Derivative of a linear transformation.

We define derivatives of functions as linear transformations of $R^n \to R^m$. Now talking about the derivative of such linear transformation , as we know if $x \in R^n$ , then

$A(x+h)-A(x)=A(h)$, because of linearity of $A$, which implies that $A'(x)=A$ where , $A'$ is derivative of $A$ . What does this mean? I am not getting the point I think.


This is a fair question, since it is counterintuitive to the way introductory calculus is taught.

One looks at a typical linear function in calc 1: $f(x)=ax$, $a\neq0$, takes the derivative, $f'(x)=a$, and thinks to themselves, "well clearly the linear function is not equal to the constant function, one has a slope and the other is flat!"

Since we generalized to higher dimensions, it is wiser to pay closer attention to what we call the derivative. Merely looking at the Jacobian masks a deeper insight: the derivative is the best affine approximation to a function at a particular point. That is, $F(x)\approx F(a) + F'(x-a)+o(|x-a|)$, which is a good approximation when $x$ is close to $a$. Notice that $F'$ acts as a "factor" on the tangent vector $(x-a)$.

What if $F$ is already affine? Then $F(x)=Ax+b$. Plug this in the formula above, which has exact equality now, and you get: $Ax+b=Aa+b+F'(x-a)$, which gives $A(x-a)=F'(x-a)$, or if we call $h=x-a$, $Ah=F'h$. Notice what that is telling you: $A$ and $F'$ do the same thing to vectors $h$, hence they're equal. $A$ is also the derivative of $F(x)$.

When, $F$ is linear, $b=0$, and thus $Fh=Ah=F'h$. Makes sense.

What about our calc 1 example? The confusion stems from naming. The linear transformation is not $ax$, but $a$. View it as $fx=ax$. It's a 1x1 matrix with the entry $a$. The derivative (Jacobian), at any point, is also just $a$. Hence, $f'x=ax$ also. Thus the generalized notion of derivative is no longer "the slope function", but a unique linear transformation taking tangent vectors to tangent vectors which best approximates the linear behavior of a function at a particular point. In that light it makes sense that $fx=ax=f'x$ since we're viewing $f$ and $f'$ as "factors" at particular points rather than changing functions. This is why $Df(x)$ (which is just $a$ in our example) is used as notation for derivative at particular point $x$ rather than $f'$.
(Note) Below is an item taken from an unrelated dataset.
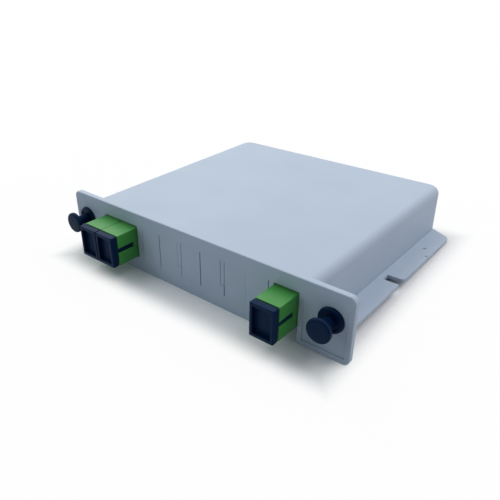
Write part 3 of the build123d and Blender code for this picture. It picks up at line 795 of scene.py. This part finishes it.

If you're interested there are notions of higher derivatives that take the derivative of the map that assigns to each point $x$ the matrix $Df(x)$, which differs from taking the derivative of the same matrix $Df(x)$, which is just linear and hence the same. See: http://www.math.pitt.edu/~sph/1540/1540-notes4.pdf


$A'$, where $A$ is seen as a linear /map/, has a derivative $A$, where $A$ is now seen as a (constant) matrix..